Esta investigación ha demostrado que la familia, ya sea nuclear (predominante en los países más modernizados) o ampliada para incluir el parentesco (en los países en desarrollo), es el principal recurso de la sociedad y sigue siendo la fuente vital de aquellas sociedades que tienen más visión de futuro. La razón es sencilla: de la familia procede el principal capital humano, espiritual y social de la sociedad. El capital civil de la sociedad se genera precisamente por las virtudes únicas e insustituibles de la familia. Por tanto, la sociedad globalizada puede encontrar un futuro de civilización en la medida en que sea capaz de promover una cultura de la familia que la replantee como un vínculo vital entre la felicidad privada y la felicidad pública. La investigación empírica demuestra que la familia es cada vez más, y no menos, el factor decisivo para el bienestar material y espiritual de las personas. Es a partir de esta dinámica que podemos entender por qué y cómo la familia alimenta esas virtudes, personales y sociales, que hacen que una sociedad sea feliz.

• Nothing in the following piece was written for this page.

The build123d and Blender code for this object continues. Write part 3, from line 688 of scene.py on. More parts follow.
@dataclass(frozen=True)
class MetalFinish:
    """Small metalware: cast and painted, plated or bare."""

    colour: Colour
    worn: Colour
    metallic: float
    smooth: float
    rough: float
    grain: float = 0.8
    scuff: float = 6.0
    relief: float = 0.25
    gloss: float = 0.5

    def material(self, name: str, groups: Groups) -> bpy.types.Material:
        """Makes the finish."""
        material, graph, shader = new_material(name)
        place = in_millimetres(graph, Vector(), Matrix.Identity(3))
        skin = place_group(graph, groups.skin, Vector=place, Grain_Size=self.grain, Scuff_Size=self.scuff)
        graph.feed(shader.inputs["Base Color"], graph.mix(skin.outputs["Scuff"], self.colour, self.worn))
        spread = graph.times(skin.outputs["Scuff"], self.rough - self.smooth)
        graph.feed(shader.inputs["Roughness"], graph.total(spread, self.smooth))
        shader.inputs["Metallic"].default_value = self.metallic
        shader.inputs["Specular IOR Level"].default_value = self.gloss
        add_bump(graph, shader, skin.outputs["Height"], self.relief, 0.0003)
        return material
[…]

La familia debe volver al centro de la cultura, la política y la economía.

Queridos hermanos -lo digo para concluir y de manera muy concisa pero evidente- estoy convencido de que la familia debe volver a estar en el centro del debate cultural, en el centro de la visión de la política y de la economía misma, así como en nuestras comunidades eclesiales, para no ser una realidad cerrada en sí misma, al contrario, debe ser pensada y realizada como una realidad que va más allá de sí misma. En este sentido, la sociedad globalizada podrá encontrar un futuro de civilización en la medida en que sea capaz de promover una cultura de la familia que la reconsidere como un vínculo vital entre la felicidad privada y la felicidad pública.

Espero sinceramente que el nuevo Centro Asociado del Instituto Juan Pablo II que estamos abriendo aquí en Arecibo, dentro de la acción pastoral más amplia de esta iglesia local, se ponga al servicio de este alto y decisivo propósito.

Pedimos al Señor que bendiga hoy esta misión.